## start Dataset extract

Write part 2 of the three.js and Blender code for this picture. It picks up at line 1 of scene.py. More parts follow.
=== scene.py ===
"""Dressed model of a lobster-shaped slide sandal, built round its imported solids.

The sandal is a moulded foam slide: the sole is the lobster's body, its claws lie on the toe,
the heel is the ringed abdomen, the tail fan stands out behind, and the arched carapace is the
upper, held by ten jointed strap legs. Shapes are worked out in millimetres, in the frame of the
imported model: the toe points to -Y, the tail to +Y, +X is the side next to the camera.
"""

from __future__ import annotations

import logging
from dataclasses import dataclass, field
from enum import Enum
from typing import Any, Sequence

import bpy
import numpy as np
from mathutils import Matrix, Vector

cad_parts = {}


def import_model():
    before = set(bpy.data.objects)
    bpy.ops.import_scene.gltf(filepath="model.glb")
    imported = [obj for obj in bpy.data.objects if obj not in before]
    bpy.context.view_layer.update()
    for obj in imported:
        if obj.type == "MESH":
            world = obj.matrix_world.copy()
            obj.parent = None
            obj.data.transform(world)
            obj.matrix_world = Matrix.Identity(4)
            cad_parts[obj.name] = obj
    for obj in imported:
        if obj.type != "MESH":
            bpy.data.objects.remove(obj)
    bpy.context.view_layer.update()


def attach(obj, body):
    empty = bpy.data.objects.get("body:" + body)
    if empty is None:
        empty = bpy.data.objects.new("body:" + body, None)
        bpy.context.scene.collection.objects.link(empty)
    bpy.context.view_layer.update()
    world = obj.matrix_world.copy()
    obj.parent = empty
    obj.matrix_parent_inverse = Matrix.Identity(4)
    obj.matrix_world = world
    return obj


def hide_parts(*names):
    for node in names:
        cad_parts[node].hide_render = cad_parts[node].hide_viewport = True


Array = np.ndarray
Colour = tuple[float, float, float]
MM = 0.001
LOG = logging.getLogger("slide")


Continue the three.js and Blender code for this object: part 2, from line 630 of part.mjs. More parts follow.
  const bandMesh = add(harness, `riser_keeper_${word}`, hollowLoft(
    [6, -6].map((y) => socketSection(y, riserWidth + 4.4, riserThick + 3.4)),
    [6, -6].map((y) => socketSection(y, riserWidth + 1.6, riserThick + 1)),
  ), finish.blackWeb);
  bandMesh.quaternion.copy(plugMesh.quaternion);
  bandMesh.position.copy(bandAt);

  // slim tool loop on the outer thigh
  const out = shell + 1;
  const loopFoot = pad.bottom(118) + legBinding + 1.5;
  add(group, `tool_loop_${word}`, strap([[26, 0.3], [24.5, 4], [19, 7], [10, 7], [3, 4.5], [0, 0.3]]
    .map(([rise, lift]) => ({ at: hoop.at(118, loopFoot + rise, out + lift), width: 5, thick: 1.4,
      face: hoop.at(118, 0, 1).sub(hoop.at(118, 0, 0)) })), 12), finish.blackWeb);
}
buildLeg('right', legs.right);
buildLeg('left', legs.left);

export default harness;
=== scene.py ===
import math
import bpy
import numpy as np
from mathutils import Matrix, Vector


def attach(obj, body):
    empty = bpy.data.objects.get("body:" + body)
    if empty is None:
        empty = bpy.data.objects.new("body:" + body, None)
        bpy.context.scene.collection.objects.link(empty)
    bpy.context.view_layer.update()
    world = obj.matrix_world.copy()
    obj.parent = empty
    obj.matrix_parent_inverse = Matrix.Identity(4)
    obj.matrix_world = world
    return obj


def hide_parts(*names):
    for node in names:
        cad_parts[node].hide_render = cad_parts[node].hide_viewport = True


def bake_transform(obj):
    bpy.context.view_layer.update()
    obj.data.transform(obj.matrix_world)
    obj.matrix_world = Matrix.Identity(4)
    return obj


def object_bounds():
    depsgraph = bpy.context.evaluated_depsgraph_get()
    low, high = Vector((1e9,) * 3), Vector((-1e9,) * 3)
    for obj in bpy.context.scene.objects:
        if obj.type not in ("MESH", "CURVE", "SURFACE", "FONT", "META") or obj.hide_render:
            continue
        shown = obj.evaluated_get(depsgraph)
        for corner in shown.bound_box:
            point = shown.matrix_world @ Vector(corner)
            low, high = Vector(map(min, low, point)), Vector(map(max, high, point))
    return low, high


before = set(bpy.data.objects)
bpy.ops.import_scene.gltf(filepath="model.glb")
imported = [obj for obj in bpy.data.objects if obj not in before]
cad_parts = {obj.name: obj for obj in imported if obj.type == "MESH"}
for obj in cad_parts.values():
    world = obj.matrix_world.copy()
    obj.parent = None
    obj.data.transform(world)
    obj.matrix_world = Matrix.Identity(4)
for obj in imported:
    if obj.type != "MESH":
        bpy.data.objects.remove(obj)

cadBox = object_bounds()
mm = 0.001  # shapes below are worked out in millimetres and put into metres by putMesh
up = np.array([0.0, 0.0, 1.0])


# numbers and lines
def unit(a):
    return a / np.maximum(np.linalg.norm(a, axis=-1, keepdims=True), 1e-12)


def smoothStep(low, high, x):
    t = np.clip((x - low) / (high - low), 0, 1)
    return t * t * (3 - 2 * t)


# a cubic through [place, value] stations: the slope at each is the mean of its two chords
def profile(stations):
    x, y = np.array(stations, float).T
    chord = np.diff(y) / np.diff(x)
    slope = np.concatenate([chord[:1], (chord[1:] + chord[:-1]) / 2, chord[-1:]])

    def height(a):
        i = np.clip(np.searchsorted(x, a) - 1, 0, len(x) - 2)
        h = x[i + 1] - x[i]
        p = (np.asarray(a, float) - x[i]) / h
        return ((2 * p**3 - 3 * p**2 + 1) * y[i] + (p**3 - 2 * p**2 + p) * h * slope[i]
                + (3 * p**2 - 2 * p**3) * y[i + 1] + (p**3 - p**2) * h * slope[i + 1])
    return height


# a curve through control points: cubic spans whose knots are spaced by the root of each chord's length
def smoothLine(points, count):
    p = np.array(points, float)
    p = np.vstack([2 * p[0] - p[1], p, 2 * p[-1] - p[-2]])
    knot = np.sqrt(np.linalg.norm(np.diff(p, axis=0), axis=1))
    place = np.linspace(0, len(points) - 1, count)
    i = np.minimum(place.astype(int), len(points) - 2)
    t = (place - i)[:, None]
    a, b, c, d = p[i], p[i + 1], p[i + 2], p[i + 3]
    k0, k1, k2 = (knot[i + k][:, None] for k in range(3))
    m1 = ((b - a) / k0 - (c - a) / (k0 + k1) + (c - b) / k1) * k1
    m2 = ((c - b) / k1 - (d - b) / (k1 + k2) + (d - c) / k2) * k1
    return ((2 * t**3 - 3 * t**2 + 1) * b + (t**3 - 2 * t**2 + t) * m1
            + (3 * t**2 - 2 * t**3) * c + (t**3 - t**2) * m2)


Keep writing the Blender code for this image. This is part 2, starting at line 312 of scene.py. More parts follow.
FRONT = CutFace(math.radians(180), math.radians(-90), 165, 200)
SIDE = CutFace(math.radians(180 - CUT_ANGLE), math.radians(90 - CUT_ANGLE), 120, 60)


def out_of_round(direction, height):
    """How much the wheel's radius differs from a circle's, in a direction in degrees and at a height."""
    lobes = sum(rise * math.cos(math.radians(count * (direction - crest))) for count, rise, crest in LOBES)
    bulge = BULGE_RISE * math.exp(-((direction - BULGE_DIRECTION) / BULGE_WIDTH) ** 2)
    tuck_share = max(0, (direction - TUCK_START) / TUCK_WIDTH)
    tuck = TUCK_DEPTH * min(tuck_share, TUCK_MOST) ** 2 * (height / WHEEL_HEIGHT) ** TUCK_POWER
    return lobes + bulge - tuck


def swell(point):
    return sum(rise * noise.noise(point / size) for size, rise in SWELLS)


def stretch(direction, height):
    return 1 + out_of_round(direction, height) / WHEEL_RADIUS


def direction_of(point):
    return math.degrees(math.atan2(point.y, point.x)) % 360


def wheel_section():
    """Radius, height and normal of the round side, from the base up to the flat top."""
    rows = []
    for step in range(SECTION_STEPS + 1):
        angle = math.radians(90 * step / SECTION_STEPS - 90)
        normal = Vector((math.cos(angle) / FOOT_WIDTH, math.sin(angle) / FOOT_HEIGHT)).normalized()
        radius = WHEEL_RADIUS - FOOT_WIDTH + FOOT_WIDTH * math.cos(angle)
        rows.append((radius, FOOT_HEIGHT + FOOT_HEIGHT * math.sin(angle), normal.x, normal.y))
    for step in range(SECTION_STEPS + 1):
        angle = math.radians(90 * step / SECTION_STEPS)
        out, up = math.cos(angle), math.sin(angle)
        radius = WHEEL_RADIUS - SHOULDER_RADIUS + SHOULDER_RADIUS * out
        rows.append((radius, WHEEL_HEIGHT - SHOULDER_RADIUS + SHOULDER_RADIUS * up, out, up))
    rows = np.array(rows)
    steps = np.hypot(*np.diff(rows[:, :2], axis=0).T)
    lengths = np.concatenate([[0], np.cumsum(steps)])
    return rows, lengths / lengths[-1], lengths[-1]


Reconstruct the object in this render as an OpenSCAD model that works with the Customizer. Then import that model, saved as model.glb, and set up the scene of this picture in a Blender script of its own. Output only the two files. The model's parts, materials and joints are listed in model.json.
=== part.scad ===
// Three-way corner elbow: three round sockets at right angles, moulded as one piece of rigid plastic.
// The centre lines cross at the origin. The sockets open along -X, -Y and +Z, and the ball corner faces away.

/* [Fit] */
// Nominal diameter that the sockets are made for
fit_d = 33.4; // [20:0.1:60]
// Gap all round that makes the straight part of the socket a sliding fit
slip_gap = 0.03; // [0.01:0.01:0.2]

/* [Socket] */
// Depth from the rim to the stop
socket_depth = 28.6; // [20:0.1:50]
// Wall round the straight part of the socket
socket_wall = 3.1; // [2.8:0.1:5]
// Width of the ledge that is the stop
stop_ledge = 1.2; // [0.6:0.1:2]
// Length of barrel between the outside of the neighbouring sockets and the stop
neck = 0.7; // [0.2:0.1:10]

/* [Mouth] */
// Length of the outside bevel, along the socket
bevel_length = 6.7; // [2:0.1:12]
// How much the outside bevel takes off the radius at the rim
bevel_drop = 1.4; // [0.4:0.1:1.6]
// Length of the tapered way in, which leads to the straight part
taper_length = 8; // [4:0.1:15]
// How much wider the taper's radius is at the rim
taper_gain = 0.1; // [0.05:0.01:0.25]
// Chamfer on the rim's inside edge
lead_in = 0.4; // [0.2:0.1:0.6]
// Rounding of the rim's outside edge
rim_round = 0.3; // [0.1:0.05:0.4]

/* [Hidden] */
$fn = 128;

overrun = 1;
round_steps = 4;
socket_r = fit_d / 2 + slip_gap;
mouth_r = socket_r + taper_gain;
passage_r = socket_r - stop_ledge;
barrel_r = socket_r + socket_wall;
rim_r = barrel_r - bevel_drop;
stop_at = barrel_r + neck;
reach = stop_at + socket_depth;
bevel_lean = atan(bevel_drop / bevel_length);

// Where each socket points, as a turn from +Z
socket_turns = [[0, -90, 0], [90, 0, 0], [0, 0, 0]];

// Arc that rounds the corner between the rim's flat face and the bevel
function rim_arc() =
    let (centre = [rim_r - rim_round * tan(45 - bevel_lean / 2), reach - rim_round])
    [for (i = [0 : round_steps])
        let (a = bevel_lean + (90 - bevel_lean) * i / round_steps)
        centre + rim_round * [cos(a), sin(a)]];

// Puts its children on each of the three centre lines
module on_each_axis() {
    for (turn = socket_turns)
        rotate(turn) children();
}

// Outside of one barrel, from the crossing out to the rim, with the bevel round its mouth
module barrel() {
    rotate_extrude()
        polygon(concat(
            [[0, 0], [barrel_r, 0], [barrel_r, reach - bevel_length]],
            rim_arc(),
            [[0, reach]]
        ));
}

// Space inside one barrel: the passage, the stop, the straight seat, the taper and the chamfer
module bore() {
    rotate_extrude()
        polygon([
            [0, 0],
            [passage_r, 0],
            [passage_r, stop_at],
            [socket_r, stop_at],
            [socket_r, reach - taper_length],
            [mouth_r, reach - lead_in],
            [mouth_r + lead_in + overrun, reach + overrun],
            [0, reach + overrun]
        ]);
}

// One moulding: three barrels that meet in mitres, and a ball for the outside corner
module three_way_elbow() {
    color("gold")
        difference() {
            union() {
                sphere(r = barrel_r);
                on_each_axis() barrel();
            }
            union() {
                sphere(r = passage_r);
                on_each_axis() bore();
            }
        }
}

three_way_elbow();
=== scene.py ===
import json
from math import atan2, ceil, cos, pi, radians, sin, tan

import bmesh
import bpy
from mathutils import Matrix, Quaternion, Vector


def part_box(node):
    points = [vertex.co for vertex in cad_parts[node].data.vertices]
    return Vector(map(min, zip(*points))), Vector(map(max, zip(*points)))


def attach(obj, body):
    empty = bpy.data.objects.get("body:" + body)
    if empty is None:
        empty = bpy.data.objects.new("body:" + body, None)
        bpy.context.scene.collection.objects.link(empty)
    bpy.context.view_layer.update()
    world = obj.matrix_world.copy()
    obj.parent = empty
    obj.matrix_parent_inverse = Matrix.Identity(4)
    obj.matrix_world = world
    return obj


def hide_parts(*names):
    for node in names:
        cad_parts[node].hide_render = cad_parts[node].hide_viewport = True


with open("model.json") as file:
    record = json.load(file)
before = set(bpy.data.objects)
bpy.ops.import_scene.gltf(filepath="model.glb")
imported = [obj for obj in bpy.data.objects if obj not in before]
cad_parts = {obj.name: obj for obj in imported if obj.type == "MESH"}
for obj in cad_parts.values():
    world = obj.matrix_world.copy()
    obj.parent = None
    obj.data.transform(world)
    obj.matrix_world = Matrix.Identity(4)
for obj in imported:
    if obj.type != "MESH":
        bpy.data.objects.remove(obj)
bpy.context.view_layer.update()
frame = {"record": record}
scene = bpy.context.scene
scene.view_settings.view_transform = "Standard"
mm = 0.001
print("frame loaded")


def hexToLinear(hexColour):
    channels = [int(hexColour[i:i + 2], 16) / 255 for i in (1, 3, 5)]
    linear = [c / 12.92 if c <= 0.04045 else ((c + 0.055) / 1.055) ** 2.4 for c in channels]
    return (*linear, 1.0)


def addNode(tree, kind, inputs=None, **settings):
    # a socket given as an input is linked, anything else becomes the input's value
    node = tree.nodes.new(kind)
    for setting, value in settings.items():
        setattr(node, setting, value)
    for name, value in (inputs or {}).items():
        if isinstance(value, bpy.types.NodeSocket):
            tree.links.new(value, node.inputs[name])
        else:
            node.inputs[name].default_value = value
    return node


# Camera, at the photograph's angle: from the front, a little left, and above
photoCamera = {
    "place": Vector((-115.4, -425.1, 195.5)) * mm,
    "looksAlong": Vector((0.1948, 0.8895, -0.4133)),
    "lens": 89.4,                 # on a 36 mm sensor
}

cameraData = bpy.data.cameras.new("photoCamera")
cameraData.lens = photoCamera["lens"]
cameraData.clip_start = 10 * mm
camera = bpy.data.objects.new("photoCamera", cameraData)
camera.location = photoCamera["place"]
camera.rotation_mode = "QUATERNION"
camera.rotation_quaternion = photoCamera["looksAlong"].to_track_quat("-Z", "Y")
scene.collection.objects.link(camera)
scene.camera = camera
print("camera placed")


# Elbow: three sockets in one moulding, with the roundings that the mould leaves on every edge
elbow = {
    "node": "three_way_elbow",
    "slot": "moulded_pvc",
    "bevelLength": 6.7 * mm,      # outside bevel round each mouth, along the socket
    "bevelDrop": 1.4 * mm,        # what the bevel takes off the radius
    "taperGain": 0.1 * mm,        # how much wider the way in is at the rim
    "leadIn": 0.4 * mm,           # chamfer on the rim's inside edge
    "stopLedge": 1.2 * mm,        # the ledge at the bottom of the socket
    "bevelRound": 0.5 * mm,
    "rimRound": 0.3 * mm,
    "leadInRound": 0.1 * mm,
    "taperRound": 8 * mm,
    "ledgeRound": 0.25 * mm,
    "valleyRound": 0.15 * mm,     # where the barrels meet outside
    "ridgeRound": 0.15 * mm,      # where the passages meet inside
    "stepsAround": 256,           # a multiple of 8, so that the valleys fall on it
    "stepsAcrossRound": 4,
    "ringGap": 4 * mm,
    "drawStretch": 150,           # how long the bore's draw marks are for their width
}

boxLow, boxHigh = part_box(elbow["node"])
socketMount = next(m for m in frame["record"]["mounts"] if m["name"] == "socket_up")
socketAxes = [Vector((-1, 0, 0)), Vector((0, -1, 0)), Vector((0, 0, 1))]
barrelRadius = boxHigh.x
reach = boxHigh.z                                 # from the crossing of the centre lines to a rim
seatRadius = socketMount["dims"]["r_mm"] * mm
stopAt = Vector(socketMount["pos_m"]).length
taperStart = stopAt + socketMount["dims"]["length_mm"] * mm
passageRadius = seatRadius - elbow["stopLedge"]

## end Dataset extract

Short problem >> Everything from the first line of the records above to the line containing "upper, held by", inclusive, should be repeated exactly; leave out the rest.

Exercise result >>
Write part 2 of the three.js and Blender code for this picture. It picks up at line 1 of scene.py. More parts follow.
=== scene.py ===
"""Dressed model of a lobster-shaped slide sandal, built round its imported solids.

The sandal is a moulded foam slide: the sole is the lobster's body, its claws lie on the toe,
the heel is the ringed abdomen, the tail fan stands out behind, and the arched carapace is the
upper, held by ten jointed strap legs. Shapes are worked out in millimetres, in the frame of the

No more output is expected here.